Ornamental grasses like this pink muhly grass are rarely bothered by deer.

High populations and disappearing woodland habitat are forcing deer to seek food in our backyards and gardens. One of the easiest ways to minimize deer damage in your yard is to landscape with plants deer prefer not to eat. While no plant is deer proof, there are many good landscape plants for this area that deer find less palatable – a solution that is both effective and relatively low-cost, once you know which plants to choose.

Deer Resistant Trees and Shrubs

Like goats, deer are browsers who feed on a variety of plants, including trees and shrubs. Large trees tend to be spared simply because they are too tall for deer to reach all but the lowest branches, leaving small trees and shrubs to bear the brunt of the damage, especially in winter. There are several trees and shrubs that have withstood the test of time and proven to be deer resistant. This does not mean deer will not eat them if it comes down to a choice between eating something they don’t like and starving to death. But most of the time these are varieties deer will pass over in favor of other plants.

Deer resistant small and medium size trees include river birch, crape myrtle, Carolina cherrylaurel, and chaste tree (Vitex), all of which are tough, drought tolerant landscape plants. Evergreen shrubs for sun that deer prefer not to eat include pineapple guava, yaupon, Chinese juniper, wax myrtle, oleander, rosemary, gardenia, nandina, and Chinese holly, varieties of which include ‘Needlepoint’ and ‘Carissa’.

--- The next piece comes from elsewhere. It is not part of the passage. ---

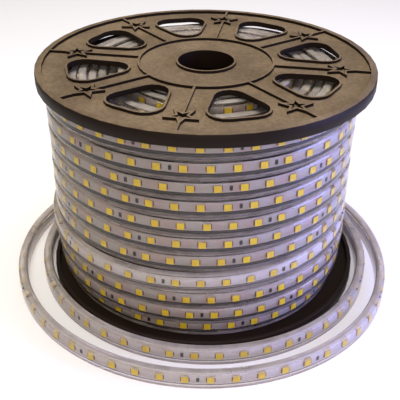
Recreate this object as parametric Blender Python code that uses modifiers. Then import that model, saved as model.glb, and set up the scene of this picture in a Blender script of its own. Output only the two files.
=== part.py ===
"""A 50 m reel of flat 220 V LED strip light.

The strip is wound on a black plastic reel: two like flange mouldings on a tube
shaped core. It stands on one flange, and its last 2.4 metres have
come off the winding and lie in loose rings round the bottom. Metres, +Z up,
the origin at the centre of the foot, a rib of the flanges along +X.
"""
import math

import bpy
import bmesh

# Sizes
CLEARANCE = 0.0003          # between two pieces that touch

REEL_HEIGHT = 0.168
FLANGE_DIAMETER = 0.240
RIM_HEIGHT = 0.009
RIM_WIDTH = 0.0046          # of the flat ring on top of the rim
SKIRT_THICKNESS = 0.003     # of the rim's wall, below the plate
RIM_EDGE = 0.0005
RELIEF_HEIGHT = 0.0022      # of the rim over the sunk face
RELIEF_WIDTH = 0.0015       # of ribs, lips and rings
RELIEF_SINK = 0.0002        # how far the lips and rings stay below the rim
PLATE_THICKNESS = 0.0018
BORE_DIAMETER = 0.040
COLLAR_THICKNESS = 0.003
COLLAR_DEPTH = 0.010
HUB_RING_DIAMETER = 0.096
SPIGOT_THICKNESS = 0.0027
SPIGOT_DEPTH = 0.008
RIB_COUNT = 8

WINDOW_FOOT_PLACE = 0.0660  # from the axis to the centre of the round inner end
WINDOW_FOOT_RADIUS = 0.0105
WINDOW_CORNER_PLACE = 0.0860
WINDOW_CORNER_OFFSET = 0.0083
WINDOW_CORNER_RADIUS = 0.0113

STAR_PLACE = 0.095
STAR_RADIUS = 0.0118
STAR_POCKET_DEPTH = 0.0024  # below the star's own top
STAR_WAIST = 0.382          # inner corners over points, in a five-pointed star

CORE_DIAMETER = 0.098
CORE_WALL = 0.003

STRIP_WIDTH = 0.0138
STRIP_THICKNESS = 0.0070
LAYER_COUNT = 9
ROW_COUNT = 11
ROW_SPACE = 0.003275        # left free between the outer layer and each flange
WINDING_INSET = 0.0077      # from the flange's edge in to the full winding
ROW_GROOVE = 0.0012
ROW_EDGE = 0.0008
# How far each row of the outer layer lies inside the full winding, top row first.
# The eighth is the loose end's first turn, so the winding has a groove there
ROW_DIPS = (0.0, 0.0004, 0.0006, 0.0010, 0.0007, 0.0007, 0.0007, 0.0093, 0.0, 0.0008, 0.0053)
LOOSE_ROW = 8
ROW_SINK = 0.0028           # how much lower the rows below the loose one lie
# The rows lie further out on one side, and lower there by this much in each row
LEAN_ANGLE = 188.9
ROW_LEAN = 0.0028
ROW_TILTS = (0.0012, 0.0012, 0.0012, 0.0010, 0.0012, 0.0014, 0.0018, 0.0020, 0.0022, 0.0016, 0.0)
# Where each inner layer's top edge lies below the upper flange, first layer first
TOP_DIPS = (0.0006, 0.0018, 0.0085, 0.0055, 0.0075, 0.0038, 0.0064, 0.0046)
BOTTOM_STEP = 0.0009        # every second layer stands this much higher

# The loose end's middle line from its cut end to the winding, by angle in degrees
# and distance outside the flange's edge. Two rings go by their height over the
# floor, and the turn on the winding by its height over that of the loose row
TAIL_RINGS = (
    (116, 0.0178, 0.0071),
    (144, 0.0172, 0.0071),
    (189, 0.0234, 0.0071),
    (234, 0.0285, 0.0071),
    (279, 0.0304, 0.0071),
    (324, 0.0288, 0.0071),
    (369, 0.0200, 0.0071),
    (417, 0.0165, 0.0071),
    (459, 0.0122, 0.0071),
    (504, 0.0078, 0.0071),
    (554, 0.0056, 0.0071),
    (594, 0.0064, 0.0071),
    (639, 0.0086, 0.0071),
    (684, 0.0090, 0.0071),
    (714, 0.0072, 0.0073),
    (742, 0.0056, 0.0092),
    (765, 0.0052, 0.0165),
    (790, 0.0026, 0.0270),
    (819, 0.0008, 0.0385),
)
TAIL_TURN = (
    (846, -0.0004, -0.0092),
    (872, -0.0012, -0.0045),
    (909, -0.0058, -0.0034),
    (954, -0.0070, -0.0026),
    (976, -0.0074, -0.0015),
    (999, -0.0080, -0.0004),
    (1021, -0.0097, 0.0001),
    (1044, -0.0118, 0.0006),
    (1066, -0.0134, 0.0012),
    (1089, -0.0141, 0.0014),
    (1114, -0.0138, 0.0012),
    (1144, -0.0120, 0.0006),
    (1184, -0.0112, -0.0007),
)
TAIL_POINTS = 76

FLANGE_STEPS = 48
WINDING_STEPS = 40
ARC_STEPS = 5

# Worked out from the sizes above
FLANGE_RADIUS = FLANGE_DIAMETER / 2
BORE_RADIUS = BORE_DIAMETER / 2
CORE_RADIUS = CORE_DIAMETER / 2
FACE_LEVEL = -RELIEF_HEIGHT
RELIEF_LEVEL = -RELIEF_SINK
PLATE_BACK = FACE_LEVEL - PLATE_THICKNESS
INNER_LOW = -PLATE_BACK
INNER_HIGH = REEL_HEIGHT + PLATE_BACK
WINDING_BORE = CORE_RADIUS + CLEARANCE
WINDING_RADIUS = FLANGE_RADIUS - WINDING_INSET
LAYER_THICKNESS = (WINDING_RADIUS - WINDING_BORE) / LAYER_COUNT
ROWS_HIGH = INNER_HIGH - ROW_SPACE
ROW_PITCH = (ROWS_HIGH - INNER_LOW - ROW_SPACE) / ROW_COUNT
LOOSE_ROW_HEIGHT = ROWS_HIGH - (LOOSE_ROW - 1) * ROW_PITCH - STRIP_WIDTH / 2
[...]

In shady sites try Japanese plum yew, available in both low growing and upright varieties, or dwarf palmetto or needle palm, both of which are hardy shrub forming palms. In fact, palms as a group are rarely damaged by deer. Other hardy palms for our area include the trunk forming Chinese windmill palm, which appreciates a little shade, and the stouter, more sun tolerant palmetto palm.

Unpalatable Perennials and Grasses

Though flowers are a deer favorite, there are several perennials they find less tasty and are less likely to damage. These include drought tolerant, sun loving perennials like the silver leaved ‘Powis Castle’ artemisia, colorful lantana, spring blooming false indigo (Baptisia) and Arkansas blue star (Amsonia hubrichtii), summer blooming purple coneflowers, cestrum and gaura, and summer and fall flowering perennial salvias like Mexican bush sage (Salvia leucantha), Texas sage (Salvia greggii), and ‘Black and Blue’ anise sage (Salvia guaranitica).

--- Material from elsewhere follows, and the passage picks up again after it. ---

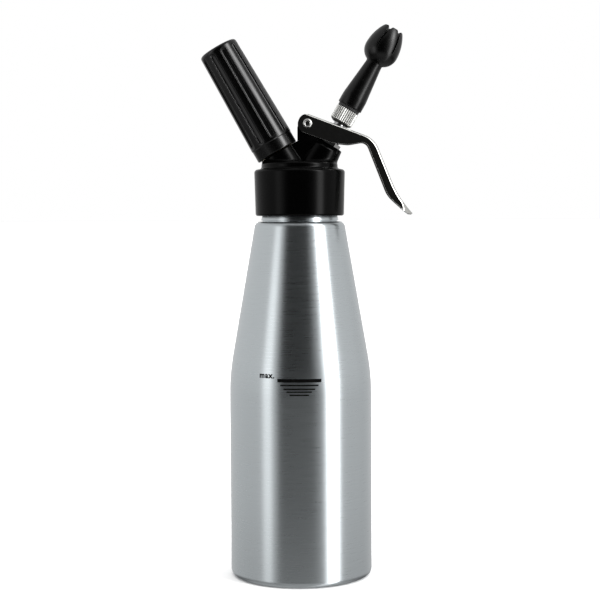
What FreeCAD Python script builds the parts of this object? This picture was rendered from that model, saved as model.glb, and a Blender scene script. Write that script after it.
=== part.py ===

On the whole, deer generally avoid eating ornamental grasses, which is great for gardeners since this group includes many tough, attractive and low maintenance options. There are lots of ornamental grasses available. Some of the most dependable for our area include the many varieties of Miscanthus, pink muhly grass, panic grass (Panicum virgatum) and hardy fountain grass (Pennisetum alopecuriodes).

Another group of plants deer dislike is ferns, which are great for moist shady sites. Reliable perennial ferns for SE NC include Japanese painted fern, lady fern, and cinnamon fern, all which go dormant in the winter, as well as autumn fern, Christmas fern, holly fern, and southern shield fern, which remain evergreen throughout the year.

Deer Favorites

Perennial black eye susan

Black eye susans are tough perennials, but are a favorite of deer.

As well as knowing which plants deer dislike, it is equally important to know which plants are their favorites. In southeastern NC common landscape plants deer love to eat include redbud (Cercis canadensis), Japanese euonymous, Indian hawthorn, pittosporums, fatsia, aucuba, arborvitae (Thuja occidentalis) azaleas (flowers especially), roses (flowers once again), ivy, Virginia sweetspire (Itea virginica), hosta, daylilies, black eye Susans (Rudbeckia), clematis, sweet potato vines, pansies and impatiens. Avoid planting these deer favorites if your landscape is frequently visited by deer!